Although the API is called Scroll AP,I it should not be used to implement infinite scrolling and should not be used to serve frequent end user requests.
As opposed to pagination and Search-After, the Scroll API is stateful. That means that updates to the index are ignored during the lifetime of a scroll request.
To achieve this, Elasticsearch needs to store a snapshot of the current version of the index and keep it alive during the lifetime of a scroll context.
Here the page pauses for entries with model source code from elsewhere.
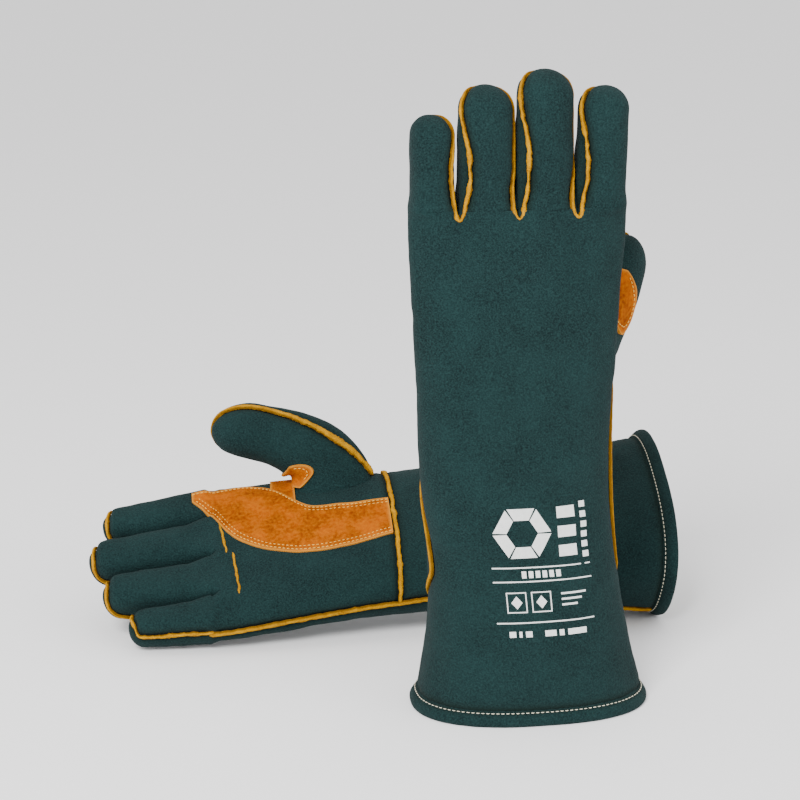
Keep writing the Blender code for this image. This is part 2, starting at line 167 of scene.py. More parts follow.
def finger_point(name, angle, along, inset):
    """A finger's tube; along runs from 0 at the crotch to 1 at the fingertip."""
    end = finger_section(name, TIP_Z[name])[0]
    top = TIP_Z[name] - end
    z = np.where(along < ROUND_FROM, CROTCH_Z + (top - CROTCH_Z) * along / ROUND_FROM, top)
    turn = np.clip((along - ROUND_FROM) / (1 - ROUND_FROM), 0, 1) * math.pi / 2
    wide, deep, bend = finger_section(name, z + end * np.sin(turn))
    bend = np.where(outer_side(name, np.cos(angle)), ROUNDED, bend)
    shrink = np.cos(turn) ** 0.9
    x = (wide - inset) * shrink * power(np.cos(angle), 2 / bend)
    y = -(deep - inset) * shrink * power(np.sin(angle), 2 / bend)
    up = (end - inset) * np.sin(turn)
    # the round tip rolls over towards the palm, which takes the seam off the top
    roll = TIP_ROLL * smooth_step(turn / math.pi * 2.4)
    y, up = y * np.cos(roll) + up * np.sin(roll), up * np.cos(roll) - y * np.sin(roll) * np.sin(turn)
    z = z + up
    sway = SPREAD[name] * (z - CROTCH_Z) / (TIP_Z[name] - CROTCH_Z)
    return np.stack([x + CENTRE[name] + sway, y, z + 0 * x], -1)


# How the glove being built turns its side seams: a share of the shift along the hand, and
# the shift in metres along the low cuff. build() sets both.
SWING = {"share": 1.0, "cuff": 0.020}


def side_seam_shift(z, thumb_side):
    """How far a side seam lies towards the palm. It comes round to the edge along the cuff."""
    little = smooth_curve(z, ((0, -0.0010), (0.122, -0.0010), (0.146, 0.0110),
                              (0.200, 0.0110), (CROTCH_Z, 0.0105)))
    thumb = smooth_curve(z, ((0, -0.0010), (0.200, -0.0012), (0.230, 0.0075),
                             (0.260, 0.0085), (CROTCH_Z, 0.0085)))
    cuff = SWING["cuff"] * (1 - smooth_step((z - 0.060) / 0.034))
    return np.where(thumb_side, thumb, little) * SWING["share"] + cuff


def lobes(z):
    """How far the hand's top has parted into finger roots: 0 below, 1 at the crotch."""
    length = 0.007
    return smooth_step((z - CROTCH_Z + length) / length)


def nearest_finger(u):
    """Which finger's root lies at a place across the hand, as an index into FINGERS."""
    edges = HAND_HALF - np.cumsum([WIDTH[f] for f in FINGERS])[:-1]
    return (u[..., None] < edges).sum(-1)


C_OF, W_OF, D_OF = (np.array([d[f] for f in FINGERS]) for d in (CENTRE, WIDTH, DEPTH))


def hand_point(side, x, z, inset):
    """A point of the back (side -1) or palm (side 1) at a given x, up to past the crotch.

    Its height above the middle plane is a blend, by lobes(z), of one wide arch over the
    whole hand and one narrow arch over each finger's root.
    """
    x, z = np.broadcast_arrays(np.asarray(x, float), np.asarray(z, float))
    u = np.clip(x / half_width(z), -1, 1) * HAND_HALF
    f = nearest_finger(u)
    share = (u - C_OF[f]) / (W_OF[f] / 2)
    low = (half_depth(z) - inset) * arch(u / HAND_HALF, SECTION)
    outer = ((f == 0) & (share > 0)) | ((f == 3) & (share < 0))
    high = (D_OF[f] - inset) * arch(share, np.where(outer, ROUNDED, BOXY))
    parted = lobes(z)
    narrower = np.where(np.abs(u) > 0, inset * u / HAND_HALF, 0)
    y = side * ((1 - parted) * low + parted * high)
    near_side = smooth_step((np.abs(u) / HAND_HALF - 0.72) / 0.2)
    reach = 0.008 + 0.42 * half_depth(z)
    y = y + near_side * np.exp(-(y / reach) ** 2) * side_seam_shift(z, u > 0)
    # a shifted point goes back onto the section's outline
    tube = (half_width(z) - inset) * arch(y / (half_depth(z) - inset), SECTION)
    root = np.abs(C_OF[f]) + (W_OF[f] / 2 - inset) * arch(y / (D_OF[f] - inset), ROUNDED)
    on_outline = np.sign(u) * ((1 - parted) * tube + parted * root)
    side_share = smooth_step((np.abs(u) / HAND_HALF - 0.70) / 0.04)
    return np.stack([(x - narrower) * (1 - side_share) + on_outline * side_share, y, z], -1)


def hand_columns(count):
    """Places across the hand, dense where fingers part, from thumb side to little side."""
    angle = np.linspace(0, math.pi, count + 1)
    places = [CENTRE[f] + WIDTH[f] / 2 * power(np.cos(angle), 0.5) for f in FINGERS]
    return np.concatenate([places[0]] + [p[1:] for p in places[1:]])


THUMB_FACING = math.radians(33.4)         # how far the thumb's base faces round from the palm
THUMB_Z, THUMB_EDGE = 0.2250, 0.0325      # the base's height, and its place along the palm's edge
THUMB_BASE, THUMB_STALL = (0.0270, 0.0130), (0.0185, 0.0150)    # half sizes, along and across
THUMB_STOP = 0.8                          # place on the centre line where the round tip starts
THUMB_RISE = 0.032                        # how far the thumb grows straight out of the palm


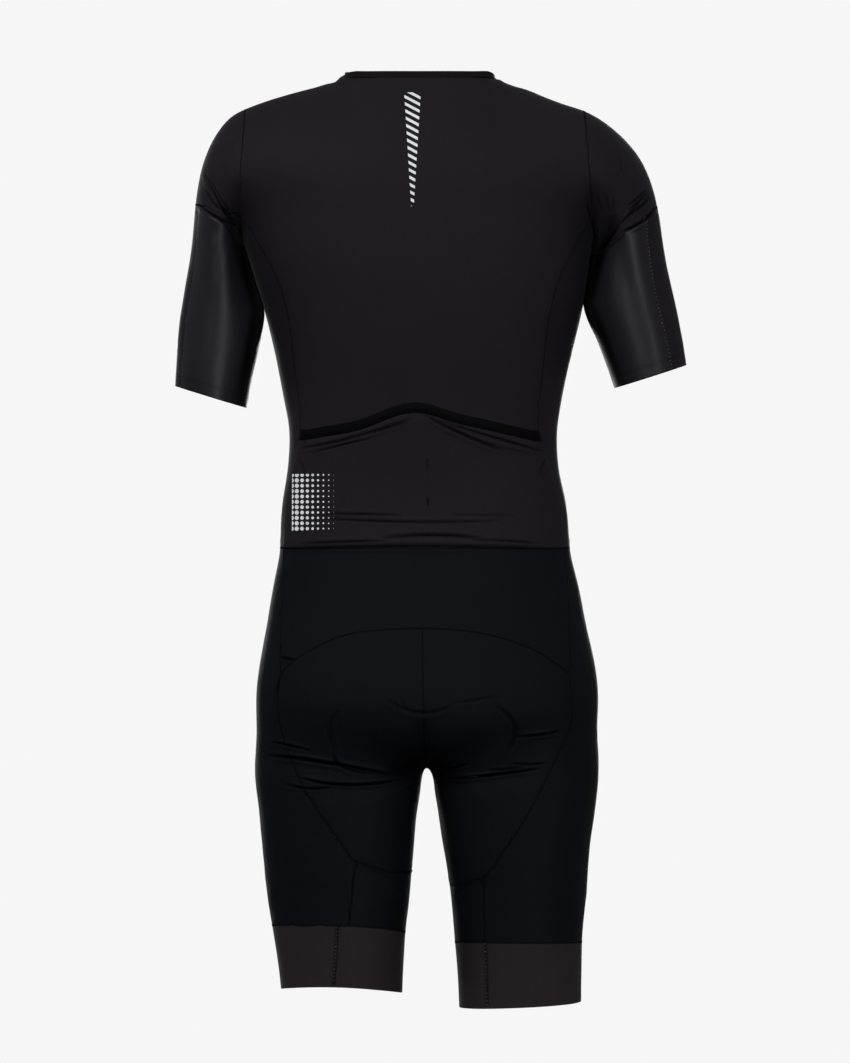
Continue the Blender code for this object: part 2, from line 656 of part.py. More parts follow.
def wall(name, grid, normals, thickness, material, lift=0.0, closed=False):
    """Closed solid between a grid and the same grid moved in by the cloth's thickness.

    `lift` raises the outer face off the grid. A closed grid repeats its first column last.
    """
    outer = inset(grid, normals, SEAM_HALF_GAP, closed) + normals * lift
    inner = inset(grid, normals, INNER_EDGE_BACK, closed) + normals * (lift - thickness)
    if closed:
        outer, inner = outer[:, :-1], inner[:, :-1]
    rows, columns = outer.shape[:2]
    bm = bmesh.new()
    skins = [[[bm.verts.new(p * MM) for p in row] for row in skin] for skin in (outer, inner)]
    spans = columns if closed else columns - 1
    for r in range(rows - 1):
        for c in range(spans):
            d = (c + 1) % columns
            first = np.linalg.norm(outer[r, c] - outer[r + 1, d])
            second = np.linalg.norm(outer[r, d] - outer[r + 1, c])
            for skin, turn in zip(skins, (1, -1)):
                a, b, e, f = skin[r][c], skin[r][d], skin[r + 1][d], skin[r + 1][c]
                halves = ((a, b, e), (a, e, f)) if first < second else ((a, b, f), (b, e, f))
                for corners in halves:
                    bm.faces.new(corners[::turn])
    rims = [[(r, c) for c in range(columns)] for r in (0, rows - 1)]
    if closed:
        rims = [rim + rim[:1] for rim in rims]
    else:
        rims += [[(r, c) for r in range(rows)] for c in (0, columns - 1)]
    for rim in rims:
        for (r, c), (s, d) in zip(rim, rim[1:]):
            a, b, e, f = skins[0][r][c], skins[0][s][d], skins[1][s][d], skins[1][r][c]
            bm.faces.new((a, b, e))
            bm.faces.new((a, e, f))
    return add_object(name, bm, material)


def cloth(name, grid, material, thickness=JERSEY, lift=0.0, closed=False):
    """Wall on the form."""
    return wall(name, grid, unit(slope(grid)), thickness, material, lift, closed)


def finish(name, colour, roughness, metallic=0.0):
    material = bpy.data.materials.new(name)
    material.use_nodes = True
    shader = material.node_tree.nodes["Principled BSDF"]
    shader.inputs["Base Color"].default_value = (*colour, 1)
    shader.inputs["Roughness"].default_value = roughness
    shader.inputs["Metallic"].default_value = metallic
    return material


JERSEY_KNIT = finish("jersey knit", (0.012, 0.011, 0.013), 0.6)
SATIN_KNIT = finish("satin knit", (0.015, 0.014, 0.016), 0.35)
SHORTS_KNIT = finish("shorts knit", (0.006, 0.007, 0.010), 0.55)
POWER_BAND = finish("power band", (0.016, 0.014, 0.016), 0.7)
ELASTIC = finish("elastic", (0.004, 0.004, 0.005), 0.6)
BINDING_KNIT = finish("binding knit", (0.014, 0.010, 0.010), 0.6)
FOAM = finish("foam", (0.03, 0.03, 0.035), 0.9)
ZIP_TAPE = finish("zip tape", (0.008, 0.008, 0.008), 0.8)
ZIP_NYLON = finish("zip nylon", (0.008, 0.008, 0.009), 0.4)
ZIP_METAL = finish("zip metal", (0.05, 0.05, 0.055), 0.4, 0.8)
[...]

Keeping the initial search context alive has a high cost for actively updated indices.
How to use the Scroll API
# First request GET products/_search?scroll=1m { "size": 10, "query": { "match": { "name": "bike" } } } # Next request GET _search/scroll { "scroll": "1m", "scroll_id": "FGluY2x1ZGVfY29udGV4dF91dWlkDXF1ZXJ5QW5kRmV0Y2gBFlViblo1YXZTU2pxYkl1eE9zV3JLaEEAAAAAAAAAChZLem1HOElfcVRkT2JoZWljcnlWaFN3" }
Summary
When to use pagination?
- When you need free access to pages and you’re not planning to offer deep pagination.
When to use Search-After?
- When a “next” button is suited for you and you want to give efficient access to many pages.
When to use the Point in Time API?
- When you need consistent order across search result pages.
- When you’re running Elasticsearch with X-Pack >7.10 or >7.13.
When to use Scroll?
- Scroll can be used to list all hits to a query. However it should be a rare request, probably alright in expert applications or for very rare end-user requests.
- When you need consistent order across search result pages.
- When your Elasticsearch version does not support Point in Time.